-- Task instructions --
Using the data beneath this instruction, retype only the lines from the one that contains "Continue the build123d" down to the one that contains "piece.data.materials.append(material)", both included, exactly as they appear.

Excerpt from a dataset
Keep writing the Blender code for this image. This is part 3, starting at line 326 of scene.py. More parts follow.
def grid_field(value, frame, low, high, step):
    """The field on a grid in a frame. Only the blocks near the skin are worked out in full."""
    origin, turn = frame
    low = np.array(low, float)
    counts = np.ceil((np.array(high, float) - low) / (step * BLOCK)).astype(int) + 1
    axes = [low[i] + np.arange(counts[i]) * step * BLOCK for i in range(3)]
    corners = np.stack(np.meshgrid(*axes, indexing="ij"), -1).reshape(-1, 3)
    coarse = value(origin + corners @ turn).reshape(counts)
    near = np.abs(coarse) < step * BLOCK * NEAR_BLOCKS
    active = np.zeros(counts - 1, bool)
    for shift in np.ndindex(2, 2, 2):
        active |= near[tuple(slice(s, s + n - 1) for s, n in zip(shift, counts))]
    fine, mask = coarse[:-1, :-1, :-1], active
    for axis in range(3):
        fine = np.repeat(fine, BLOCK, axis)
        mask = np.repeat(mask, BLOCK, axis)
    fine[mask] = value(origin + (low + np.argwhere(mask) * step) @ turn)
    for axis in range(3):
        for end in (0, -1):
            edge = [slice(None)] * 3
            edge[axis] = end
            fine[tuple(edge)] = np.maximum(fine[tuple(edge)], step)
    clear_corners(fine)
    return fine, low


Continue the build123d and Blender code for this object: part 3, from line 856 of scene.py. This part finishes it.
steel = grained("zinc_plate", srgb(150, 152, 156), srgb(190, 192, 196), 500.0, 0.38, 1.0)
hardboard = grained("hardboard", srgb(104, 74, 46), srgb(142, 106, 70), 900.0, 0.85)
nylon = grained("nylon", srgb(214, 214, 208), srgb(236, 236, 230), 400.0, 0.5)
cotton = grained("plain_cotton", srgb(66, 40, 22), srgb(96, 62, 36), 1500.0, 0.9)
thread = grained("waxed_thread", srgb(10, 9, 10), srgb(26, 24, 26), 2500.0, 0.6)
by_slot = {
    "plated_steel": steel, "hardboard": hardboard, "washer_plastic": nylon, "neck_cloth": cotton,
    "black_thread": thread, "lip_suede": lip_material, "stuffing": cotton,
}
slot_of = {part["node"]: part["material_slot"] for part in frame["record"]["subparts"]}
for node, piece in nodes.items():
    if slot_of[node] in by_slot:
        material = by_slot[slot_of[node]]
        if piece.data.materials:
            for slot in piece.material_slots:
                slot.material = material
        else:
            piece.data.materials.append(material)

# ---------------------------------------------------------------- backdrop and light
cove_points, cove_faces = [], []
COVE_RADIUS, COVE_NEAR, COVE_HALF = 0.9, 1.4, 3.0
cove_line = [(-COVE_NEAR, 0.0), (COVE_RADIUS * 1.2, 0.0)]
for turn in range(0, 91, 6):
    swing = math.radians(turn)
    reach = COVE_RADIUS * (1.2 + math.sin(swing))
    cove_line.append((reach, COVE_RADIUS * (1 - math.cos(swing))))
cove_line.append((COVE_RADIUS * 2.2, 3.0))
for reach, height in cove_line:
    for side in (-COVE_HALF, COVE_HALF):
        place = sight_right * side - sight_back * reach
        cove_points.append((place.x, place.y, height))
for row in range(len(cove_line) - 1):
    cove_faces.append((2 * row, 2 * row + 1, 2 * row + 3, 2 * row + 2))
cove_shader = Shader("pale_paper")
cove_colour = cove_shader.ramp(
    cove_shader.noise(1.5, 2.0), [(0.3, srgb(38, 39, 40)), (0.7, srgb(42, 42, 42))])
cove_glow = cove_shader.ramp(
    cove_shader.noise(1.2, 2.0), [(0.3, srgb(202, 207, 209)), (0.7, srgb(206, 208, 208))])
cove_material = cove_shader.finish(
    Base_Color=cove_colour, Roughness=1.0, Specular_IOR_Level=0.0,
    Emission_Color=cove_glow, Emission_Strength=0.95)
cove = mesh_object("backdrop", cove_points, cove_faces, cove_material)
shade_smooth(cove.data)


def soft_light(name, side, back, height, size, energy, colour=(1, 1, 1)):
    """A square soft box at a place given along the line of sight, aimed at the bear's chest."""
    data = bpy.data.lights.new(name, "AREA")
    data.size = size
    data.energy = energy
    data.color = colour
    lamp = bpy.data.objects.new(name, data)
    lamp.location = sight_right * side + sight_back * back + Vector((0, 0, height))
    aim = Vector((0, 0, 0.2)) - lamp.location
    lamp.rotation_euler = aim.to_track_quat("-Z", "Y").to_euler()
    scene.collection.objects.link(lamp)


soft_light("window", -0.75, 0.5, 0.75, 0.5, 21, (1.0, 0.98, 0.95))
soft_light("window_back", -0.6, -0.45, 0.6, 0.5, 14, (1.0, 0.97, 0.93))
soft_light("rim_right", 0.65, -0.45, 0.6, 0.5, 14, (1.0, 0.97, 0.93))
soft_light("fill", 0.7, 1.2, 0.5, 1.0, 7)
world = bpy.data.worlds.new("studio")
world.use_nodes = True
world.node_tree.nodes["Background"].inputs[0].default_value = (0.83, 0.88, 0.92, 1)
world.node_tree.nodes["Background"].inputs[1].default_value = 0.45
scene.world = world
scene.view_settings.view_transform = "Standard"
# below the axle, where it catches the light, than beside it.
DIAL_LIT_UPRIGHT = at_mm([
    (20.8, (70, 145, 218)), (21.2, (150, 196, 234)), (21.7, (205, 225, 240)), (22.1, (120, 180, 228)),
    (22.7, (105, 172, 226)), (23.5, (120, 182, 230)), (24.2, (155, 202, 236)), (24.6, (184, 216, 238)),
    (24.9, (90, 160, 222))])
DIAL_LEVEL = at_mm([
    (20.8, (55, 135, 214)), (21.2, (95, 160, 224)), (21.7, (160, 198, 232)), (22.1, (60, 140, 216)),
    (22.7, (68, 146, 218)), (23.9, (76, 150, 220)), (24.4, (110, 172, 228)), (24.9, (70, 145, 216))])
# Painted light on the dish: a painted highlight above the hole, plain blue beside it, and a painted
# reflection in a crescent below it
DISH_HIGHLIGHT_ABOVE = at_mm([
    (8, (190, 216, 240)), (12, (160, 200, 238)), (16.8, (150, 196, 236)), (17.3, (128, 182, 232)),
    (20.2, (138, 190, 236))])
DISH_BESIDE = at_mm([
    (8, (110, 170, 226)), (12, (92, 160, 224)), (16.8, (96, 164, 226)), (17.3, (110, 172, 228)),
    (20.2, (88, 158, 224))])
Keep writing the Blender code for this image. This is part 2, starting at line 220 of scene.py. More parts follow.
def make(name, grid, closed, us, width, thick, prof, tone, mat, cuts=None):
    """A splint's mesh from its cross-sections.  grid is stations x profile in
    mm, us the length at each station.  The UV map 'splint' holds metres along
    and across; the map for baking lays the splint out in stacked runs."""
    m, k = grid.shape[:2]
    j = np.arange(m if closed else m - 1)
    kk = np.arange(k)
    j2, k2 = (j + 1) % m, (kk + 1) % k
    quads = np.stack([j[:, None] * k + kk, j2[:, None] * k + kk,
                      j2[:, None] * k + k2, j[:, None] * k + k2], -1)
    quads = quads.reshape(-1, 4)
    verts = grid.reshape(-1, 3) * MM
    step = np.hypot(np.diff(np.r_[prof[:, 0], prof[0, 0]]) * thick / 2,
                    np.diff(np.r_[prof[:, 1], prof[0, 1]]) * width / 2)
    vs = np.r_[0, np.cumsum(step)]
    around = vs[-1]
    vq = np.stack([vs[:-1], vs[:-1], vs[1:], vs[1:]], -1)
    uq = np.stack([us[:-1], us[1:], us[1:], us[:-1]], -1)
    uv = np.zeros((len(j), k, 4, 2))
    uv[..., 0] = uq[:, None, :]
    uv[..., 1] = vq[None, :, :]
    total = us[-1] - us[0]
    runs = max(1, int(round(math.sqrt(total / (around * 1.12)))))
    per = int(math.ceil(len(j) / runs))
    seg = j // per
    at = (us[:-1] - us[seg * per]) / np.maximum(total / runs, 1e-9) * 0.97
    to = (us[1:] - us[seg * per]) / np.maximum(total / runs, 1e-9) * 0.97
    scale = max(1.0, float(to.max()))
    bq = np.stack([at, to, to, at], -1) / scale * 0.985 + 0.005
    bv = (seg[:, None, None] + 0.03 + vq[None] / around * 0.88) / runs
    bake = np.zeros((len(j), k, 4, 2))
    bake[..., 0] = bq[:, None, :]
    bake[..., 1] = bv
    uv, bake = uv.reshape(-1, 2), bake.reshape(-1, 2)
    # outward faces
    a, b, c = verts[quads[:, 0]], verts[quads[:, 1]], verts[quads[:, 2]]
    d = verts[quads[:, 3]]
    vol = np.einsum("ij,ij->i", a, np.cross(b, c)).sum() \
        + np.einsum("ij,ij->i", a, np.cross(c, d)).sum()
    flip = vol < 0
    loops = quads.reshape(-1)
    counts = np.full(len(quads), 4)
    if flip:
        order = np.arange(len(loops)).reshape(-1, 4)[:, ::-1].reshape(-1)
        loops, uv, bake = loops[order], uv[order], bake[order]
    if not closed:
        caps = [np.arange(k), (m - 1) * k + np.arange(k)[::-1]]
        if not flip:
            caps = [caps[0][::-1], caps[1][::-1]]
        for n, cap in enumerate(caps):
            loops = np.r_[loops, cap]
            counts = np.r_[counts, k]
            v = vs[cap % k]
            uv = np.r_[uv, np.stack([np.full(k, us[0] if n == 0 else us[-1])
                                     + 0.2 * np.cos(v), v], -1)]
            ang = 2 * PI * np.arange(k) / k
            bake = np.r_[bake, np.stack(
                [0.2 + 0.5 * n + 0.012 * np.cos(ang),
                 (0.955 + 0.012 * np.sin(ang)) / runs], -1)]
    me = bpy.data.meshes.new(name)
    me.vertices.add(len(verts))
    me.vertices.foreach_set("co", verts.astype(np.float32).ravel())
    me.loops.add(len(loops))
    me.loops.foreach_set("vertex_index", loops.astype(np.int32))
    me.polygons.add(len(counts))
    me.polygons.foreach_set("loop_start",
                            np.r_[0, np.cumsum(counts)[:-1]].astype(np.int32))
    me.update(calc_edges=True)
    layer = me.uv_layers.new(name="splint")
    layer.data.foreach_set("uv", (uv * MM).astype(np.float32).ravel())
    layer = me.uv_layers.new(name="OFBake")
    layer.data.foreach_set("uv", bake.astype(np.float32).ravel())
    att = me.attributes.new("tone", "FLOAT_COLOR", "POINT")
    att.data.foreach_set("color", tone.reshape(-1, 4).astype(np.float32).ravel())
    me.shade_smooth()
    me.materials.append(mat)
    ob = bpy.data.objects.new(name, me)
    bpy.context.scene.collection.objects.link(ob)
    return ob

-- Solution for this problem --
Continue the build123d and Blender code for this object: part 3, from line 856 of scene.py. This part finishes it.
steel = grained("zinc_plate", srgb(150, 152, 156), srgb(190, 192, 196), 500.0, 0.38, 1.0)
hardboard = grained("hardboard", srgb(104, 74, 46), srgb(142, 106, 70), 900.0, 0.85)
nylon = grained("nylon", srgb(214, 214, 208), srgb(236, 236, 230), 400.0, 0.5)
cotton = grained("plain_cotton", srgb(66, 40, 22), srgb(96, 62, 36), 1500.0, 0.9)
thread = grained("waxed_thread", srgb(10, 9, 10), srgb(26, 24, 26), 2500.0, 0.6)
by_slot = {
    "plated_steel": steel, "hardboard": hardboard, "washer_plastic": nylon, "neck_cloth": cotton,
    "black_thread": thread, "lip_suede": lip_material, "stuffing": cotton,
}
slot_of = {part["node"]: part["material_slot"] for part in frame["record"]["subparts"]}
for node, piece in nodes.items():
    if slot_of[node] in by_slot:
        material = by_slot[slot_of[node]]
        if piece.data.materials:
            for slot in piece.material_slots:
                slot.material = material
        else:
            piece.data.materials.append(material)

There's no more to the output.